Today, this is what is powering the Chinese economy: empty buildings and little-used infrastructure.  There are plenty of construction jobs, but there are not enough opportunities that college graduates typically pursue.  Last Sunday, China Central Television, the state broadcaster, reported that businesses with more than a 1,000 employees had 3.6% fewer openings for recruits than last year.  A survey of 500 firms by the Economic Information Daily, run by the official Xinhua News Agency, indicates there are 15% fewer jobs than in 2012. 

The misery is spread over many fields.  English majors are having a hard time finding work, but so are those receiving degrees in law, computer science and technology, accounting, international trade, and industrial and commercial administration.  In short, Ms.
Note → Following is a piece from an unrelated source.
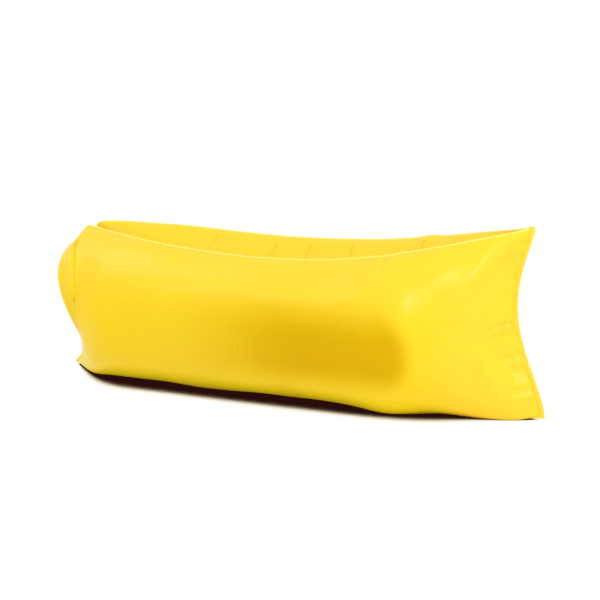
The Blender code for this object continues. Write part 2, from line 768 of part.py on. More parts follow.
def build_plug():
    """The male half: its base, guide tongue, pockets for the prongs' eyes and strap bar."""
    end = PLUG_BAR - BAR_RADIUS
    wide = BUCKLE_HALF_WIDTH
    narrow = BUCKLE_HALF_WIDTH - SOCKET_CORNER
    outline = (
        (PLUG_FACE, -wide),
        (PLUG_FACE, wide),
        (end + SOCKET_CORNER, wide),
        (end, narrow),
        (end, -narrow),
        (end + SOCKET_CORNER, -wide),
    )
    obj = new_part("buckle_plug", prism_mesh("buckle_plug", outline, BUCKLE_HALF_HEIGHT), "buckle_plastic")
    obj.matrix_world = FRAME
    round_edges(obj, BUCKLE_EDGE)
    tongue = (
        (PRONG_EYE_X, -TONGUE_ROOT_HALF),
        (TONGUE_LENGTH, -TONGUE_TIP_HALF),
        (TONGUE_LENGTH, TONGUE_TIP_HALF),
        (PRONG_EYE_X, TONGUE_ROOT_HALF),
    )
    change(obj, buckle_tool("plug_tongue", prism_mesh("plug_tongue", tongue, PRONG_HALF_HEIGHT)), "UNION")
    pocket_half = PRONG_HALF_HEIGHT + POCKET_CLEAR
    for name, side in (("front_pocket", -1), ("rear_pocket", 1)):
        centre = (PRONG_EYE_X, side * PRONG_EYE_Y, 0.0)
        radius = PRONG_EYE_RADIUS + POCKET_CLEAR
        pocket = rod_mesh(name, centre, radius, 2 * pocket_half, Matrix.Identity(4), BAR_SIDES)
        change(obj, buckle_tool(name, pocket), "DIFFERENCE")
        low = (PRONG_EYE_X, side * PRONG_EYE_Y - POCKET_MOUTH_HALF, -pocket_half)
        high = (PLUG_FACE + CUT_OVERRUN, side * PRONG_EYE_Y + POCKET_MOUTH_HALF, pocket_half)
        mouth = box_mesh(f"{name}_mouth", low, high)
        change(obj, buckle_tool(f"{name}_mouth", mouth), "DIFFERENCE")
    add_bar(obj, PLUG_BAR, -1)


def prong_outline(side):
    """The outline of a prong about its eye: a round root, a slim arm and a barbed pad."""
    start = math.asin(PRONG_ARM_OUTER / PRONG_EYE_RADIUS)
    end = 2 * math.pi - math.asin(PRONG_ARM_INNER / PRONG_EYE_RADIUS)
    outline = []
    for step in range(EYE_STEPS + 1):
        angle = start + (end - start) * step / EYE_STEPS
        outline.append((PRONG_EYE_RADIUS * math.cos(angle), PRONG_EYE_RADIUS * math.sin(angle)))
    outline += [
        (PRONG_TIP_X, -PRONG_ARM_INNER),
        (PRONG_TIP_X, PRONG_TIP_OUTER),
        (PAD_PEAK_X, PAD_PEAK),
        (PAD_BACK, PAD_STEP),
        (PAD_BACK, PRONG_ARM_OUTER),
    ]
    return [(x, side * y) for x, y in outline]


def build_prongs():
    """The two sprung arms, each with its origin at its eye."""
    for name, side in (("buckle_prong_front", -1), ("buckle_prong_rear", 1)):
        obj = new_part(name, prism_mesh(name, prong_outline(side), PRONG_HALF_HEIGHT), "buckle_plastic")
        obj.matrix_world = FRAME @ Matrix.Translation((PRONG_EYE_X, side * PRONG_EYE_Y, 0.0))


def main():
    """Build every sub-part."""
    clear_scene()
    new_collection(PART_NAME)
    new_collection("cutters")
    for name in MATERIALS:
        new_material(name)
    outer = panel_rows(False)
    build_panels(outer, panel_rows(True))
    build_seams(outer)
    build_bladders()
    build_mouth_roll()
    build_stiffeners()
    build_straps()
    build_socket()
    build_plug()
    build_prongs()


main()
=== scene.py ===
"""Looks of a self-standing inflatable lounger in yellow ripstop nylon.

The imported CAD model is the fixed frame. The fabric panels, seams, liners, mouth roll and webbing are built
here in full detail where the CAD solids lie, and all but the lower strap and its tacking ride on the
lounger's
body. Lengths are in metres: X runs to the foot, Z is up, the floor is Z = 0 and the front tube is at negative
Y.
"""

import logging
import math
from dataclasses import dataclass, field
from enum import Enum

import bmesh
import bpy
import numpy as np
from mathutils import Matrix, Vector

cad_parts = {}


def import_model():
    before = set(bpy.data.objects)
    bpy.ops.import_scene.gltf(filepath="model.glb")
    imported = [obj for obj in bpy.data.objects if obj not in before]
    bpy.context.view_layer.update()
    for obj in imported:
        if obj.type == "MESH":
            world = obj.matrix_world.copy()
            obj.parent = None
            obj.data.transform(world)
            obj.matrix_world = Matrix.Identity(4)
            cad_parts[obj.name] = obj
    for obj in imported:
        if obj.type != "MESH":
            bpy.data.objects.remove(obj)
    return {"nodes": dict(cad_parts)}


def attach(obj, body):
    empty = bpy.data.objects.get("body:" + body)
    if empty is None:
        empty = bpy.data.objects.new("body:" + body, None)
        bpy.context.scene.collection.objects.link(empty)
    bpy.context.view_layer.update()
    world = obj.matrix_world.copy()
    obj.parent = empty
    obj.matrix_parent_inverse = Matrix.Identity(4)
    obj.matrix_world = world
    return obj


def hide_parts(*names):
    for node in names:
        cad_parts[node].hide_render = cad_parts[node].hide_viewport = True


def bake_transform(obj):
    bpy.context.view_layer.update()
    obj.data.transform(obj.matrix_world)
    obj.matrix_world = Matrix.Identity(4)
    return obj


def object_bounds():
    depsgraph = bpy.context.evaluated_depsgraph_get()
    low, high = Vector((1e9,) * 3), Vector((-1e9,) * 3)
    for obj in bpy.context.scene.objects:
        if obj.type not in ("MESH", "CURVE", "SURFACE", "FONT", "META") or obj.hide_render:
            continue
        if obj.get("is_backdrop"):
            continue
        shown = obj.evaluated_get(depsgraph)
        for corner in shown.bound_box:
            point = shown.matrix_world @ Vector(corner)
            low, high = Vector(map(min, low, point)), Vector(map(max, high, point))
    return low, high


LOG = logging.getLogger("lounger")
CLOTH_MAP = "flat_cloth"
TINY = 1e-12

Array = np.ndarray
Colour = tuple[float, float, float]
Edges = tuple[float, float, float, float]
Material = bpy.types.Material
Piece = bpy.types.Object
Place = tuple[float, float, float]
Socket = bpy.types.NodeSocket
Sockets = bpy.types.bpy_prop_collection
Span = tuple[float, float]


class Tube(Enum):
    """The two air tubes, by the side of the middle that they lie on."""

    FRONT = -1
    REAR = 1

    @property
    def title(self) -> str:
        """Its name in the names of pieces."""
        return self.name.lower()


class Panel(Enum):
    """The two fabric panels of a tube."""

    OUTER = "outer"
    INNER = "inner"


class FoldKind(Enum):
    """How a fold in the fabric is shaped across its line."""

    VALLEY = "valley"
    STEP = "step"
    SWELL = "swell"
    HOLLOW = "hollow"


def smooth(rows: Array, places: Array) -> Array:
    """Points at places along rows, on a Catmull-Rom curve.

    Args:
        rows: the rows that the curve passes through, where row 0 lies at place 0.
        places: where along them the points lie.

    Returns:
        One row for each place.
    """
    last = len(rows) - 1
    first = np.minimum(places.astype(int), last - 1)
    share = (places - first)[:, None]
    start = rows[first]
    end = rows[first + 1]
    start_slope = np.where((first > 0)[:, None], (end - rows[np.maximum(first - 1, 0)]) / 2, end - start)
    inside = (first + 1 < last)[:, None]
    end_slope = np.where(inside, (rows[np.minimum(first + 2, last)] - start) / 2, end - start)
    rest = 1 - share
    return (
        (1 + 2 * share) * rest**2 * start
        + share * rest**2 * start_slope
        + share**2 * (3 - 2 * share) * end
        - share**2 * rest * end_slope
    )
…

Zhang and her classmates face a tight employment situation partly because the Chinese economy is in fact not moving fast in the much-discussed up-the-value-chain transformation.

Premier Li Keqiang this month talked about the “unprecedented challenge” of finding jobs for graduates and announced a list of steps he would like to take to reform hiring practices.  Nonetheless, with the possible exception of a new one-time allowance to help poorer students, it is probably too late for his plan to meaningfully ease the situation for the Class of 2013. 

In the absence of solutions for this year, Beijing is telling young Chinese not to worry.  The Ministry of Education has announced that it expects a big uptick in signed employment contracts in June, and state media is in the midst of a campaign to convince everyone the situation is normal.  Says a China Daily headline from Thursday, “Job Market Not That Bad for Grads.”

Yet Chinese leaders are obviously worried.  So it should come as no surprise that new leader Xi Jinping made a surprise one-hour visit to a job fair in Tianjin in the middle of this month to talk to 200 anxious students.  Xi asked job seekers to work hard, and he pledged to create jobs. 

And what did General Secretary Xi tell the students about the scarcity of employment for them this year?  According to official media, he blamed their plight on the global economy.